Już dziś, o 20:30 Lech Poznań zmierzy się z Piastem w Gliwicach. Będzie to spotkanie w ramach 22. kolejki Lotto Ekstraklasy.
Podopieczni Nenada Bjelicy w dobrych nastrojach mogli przygotowywać się do dzisiejszego pojedynku, bowiem wygrali z Termalicą 3:0 i awansowali na czwarte miejsce w tabeli. Piast przegrał mecz na inaugurację sezonu z Pogonią Szczecin 1:2 i plasuje się na czternastym miejscu w Lotto Ekstraklasie mając na koncie zaledwie 22. punkty.
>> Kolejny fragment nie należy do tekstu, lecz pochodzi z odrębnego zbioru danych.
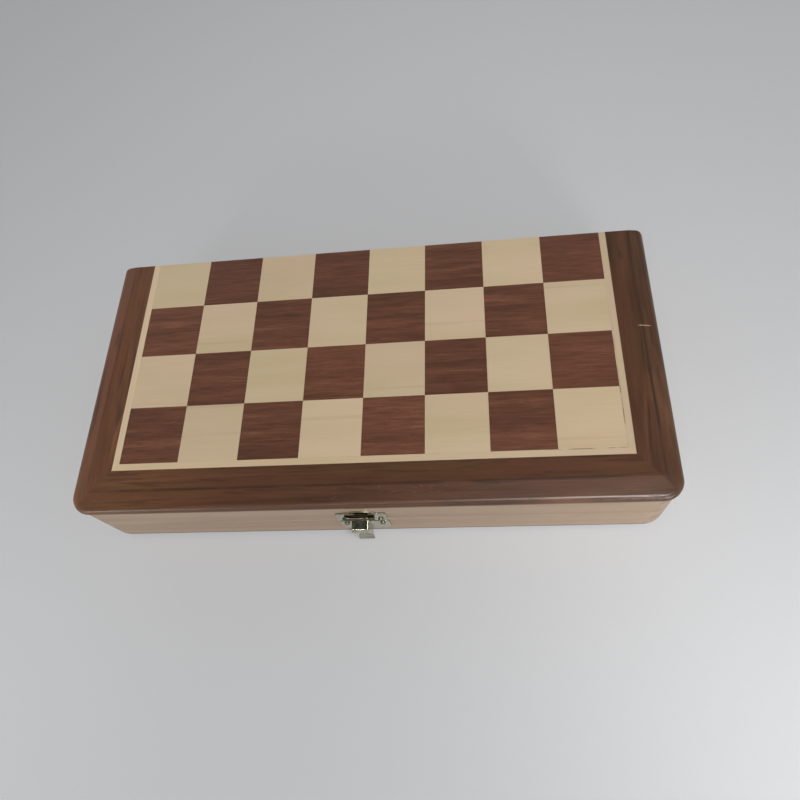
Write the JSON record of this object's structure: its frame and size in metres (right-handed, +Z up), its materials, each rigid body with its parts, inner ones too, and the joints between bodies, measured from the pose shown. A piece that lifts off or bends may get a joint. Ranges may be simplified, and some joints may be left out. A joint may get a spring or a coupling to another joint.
{
  "type": "folding chess board",
  "caption": "Wooden chess board that folds in half into a shallow box, with hinged trays, a chequered veneer face, mitred dark border, finger-jointed pale sides and a small metal latch.",
  "frame": {"origin": "centre of the face that the closed board lies on, midway along its length and midway between the latch wall and the hinge wall", "axes": "+X along the fold to the right as seen from the latch, +Y from the latch side to the hinge side, +Z up"},
  "size_m": [0.2992, 0.1613, 0.045],
  "materials": {
    "walnut": "satin lacquer",
    "dark_veneer": "satin lacquer",
    "pale_veneer": "satin lacquer",
    "pale_wood": "matt lacquer",
    "plywood": "bare",
    "felt": "matt wool felt",
    "nickel": "bright nickel plate"
  },
  "bodies": {
    "lower_half": {"lower_front_wall": "pale_wood", "lower_back_wall": "pale_wood", "lower_left_wall": "pale_wood", "lower_right_wall": "pale_wood", "lower_front_border": "walnut", "lower_left_border": "walnut", "lower_right_border": "walnut", "lower_front_stringing": "pale_veneer", "lower_left_stringing": "pale_veneer", "lower_right_stringing": "pale_veneer", "lower_dark_squares": "dark_veneer", "lower_light_squares": "pale_veneer", "lower_core_panel": "plywood", "lower_felt_lining": "felt", "lower_hinge_screws": "nickel", "left_hinge_lower_leaf": "nickel", "right_hinge_lower_leaf": "nickel", "left_hinge_pin": "nickel", "right_hinge_pin": "nickel", "latch_catch": "nickel", "latch_catch_nails": "nickel"},
    "upper_half": {"upper_front_wall": "pale_wood", "upper_back_wall": "pale_wood", "upper_left_wall": "pale_wood", "upper_right_wall": "pale_wood", "upper_front_border": "walnut", "upper_left_border": "walnut", "upper_right_border": "walnut", "upper_front_stringing": "pale_veneer", "upper_left_stringing": "pale_veneer", "upper_right_stringing": "pale_veneer", "upper_dark_squares": "dark_veneer", "upper_light_squares": "pale_veneer", "upper_core_panel": "plywood", "upper_felt_lining": "felt", "upper_hinge_screws": "nickel", "left_hinge_upper_leaf": "nickel", "right_hinge_upper_leaf": "nickel", "latch_plate": "nickel", "latch_plate_nails": "nickel", "latch_pin": "nickel"},
    "latch_tongue": {"latch_tongue": "nickel"}
  },
  "joints": [
    {"name": "lid_hinge", "type": "hinge", "parent": "lower_half", "child": "upper_half", "pos_m": [0, 0.07555, 0.0225], "axis": [-1, 0, 0], "range_deg": [0, 180]},
    {"name": "latch_hinge", "type": "hinge", "parent": "upper_half", "child": "latch_tongue", "pos_m": [-0.0015, -0.07785, 0.0339], "axis": [-1, 0, 0], "range_deg": [0, 120]}
  ]
}
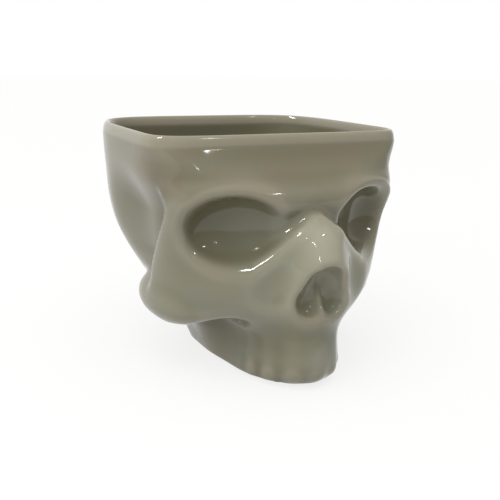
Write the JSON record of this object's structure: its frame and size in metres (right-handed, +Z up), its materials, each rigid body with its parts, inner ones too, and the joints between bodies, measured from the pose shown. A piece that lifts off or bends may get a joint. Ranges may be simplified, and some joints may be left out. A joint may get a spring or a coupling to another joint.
{
  "type": "skull shaped candy bowl",
  "caption": "Open glazed ceramic bowl shaped like a skull without its lower jaw, cut off flat above the brow, for candy or small treats, standing on rubber pads.",
  "frame": {"origin": "middle of the bounding box at its bottom, on the surface that the pads stand on", "axes": "+Z up, the face looks along -Y, +X to the left of the face, which is the right of somebody looking at it"},
  "size_m": [0.1446, 0.1584, 0.1235],
  "materials": {
    "glazed_ceramic": "glossy olive grey glaze, bare pale clay under the foot",
    "pad_rubber": "matte"
  },
  "bodies": {
    "root": {"skull_bowl": "glazed_ceramic", "foot_pad_front_left": "pad_rubber", "foot_pad_front_right": "pad_rubber", "foot_pad_back_left": "pad_rubber", "foot_pad_back_right": "pad_rubber"}
  },
  "joints": []
}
Mimo pozycji zajmowanej przez gospodarzy, szkoleniowiec poznańskiej drużyny nie lekceważy przeciwnika. – Zawsze trudno jest takim drużynom jak Piast Gliwice powtórzyć sukces jednego sezonu w następnym. Mam na myśli to, że Piast jest niewielkim klubem. Mimo że w tym momencie nie prezentują się tak jak w zeszłym roku, wciąż są groźną drużyną. Lech grając ze stuprocentową koncentracją i zaangażowaniem może wygrać. Piast gra słabiej, ale nie lekceważymy go. – zaznacza szkoleniowiec.
Trener Nenad Bjelica zabrał ze sobą dwudziestoosobową kadrę, w której znaleźli się gotowi do gry Łukasz Trałka i Mihai Radut, który ma szansę zadebiutować w niebiesko-białych barwach. Ze względu na kontuzje do Gliwic nie pojechali Jan Bednarek, Matus Putnocky oraz Nicki Bille Nielsen. – Janek podjął indywidualne treningi, a w przyszłym tygodniu będzie ćwiczył z drużyną, Matus zostaje w Poznaniu, ponieważ nie chcemy ryzykować jego zdrowia, a Nicki trenował w ostatnich dniach, ale nie jedzie, bo postanowiliśmy, że w weekend może trenować indywidualnie, a od przyszłego tygodnia podobnie jak Janek podejmie zajęcia z drużyną. – skomentował Chorwat.
Większe problemy kadrowe ma szkoleniowiec gospodarzy, Radoslav Latal. W dzisiejszym meczu na pewno nie zobaczymy pauzujących za kartki Marcina Piotrowskiego i Urosa Koruna, a z problemami zdrowotnymi zmaga się Hebert.
W rundzie jesiennej Kolejorz wygrał na własnym stadionie z „Piastunkami” 2:0 po trafieniach Macieja Gajosa i Darka Formelli. Dzisiejszego wieczoru Kibole z Wielkopolski z pewnością życzą sobie powtórki rezultatu z sierpnia.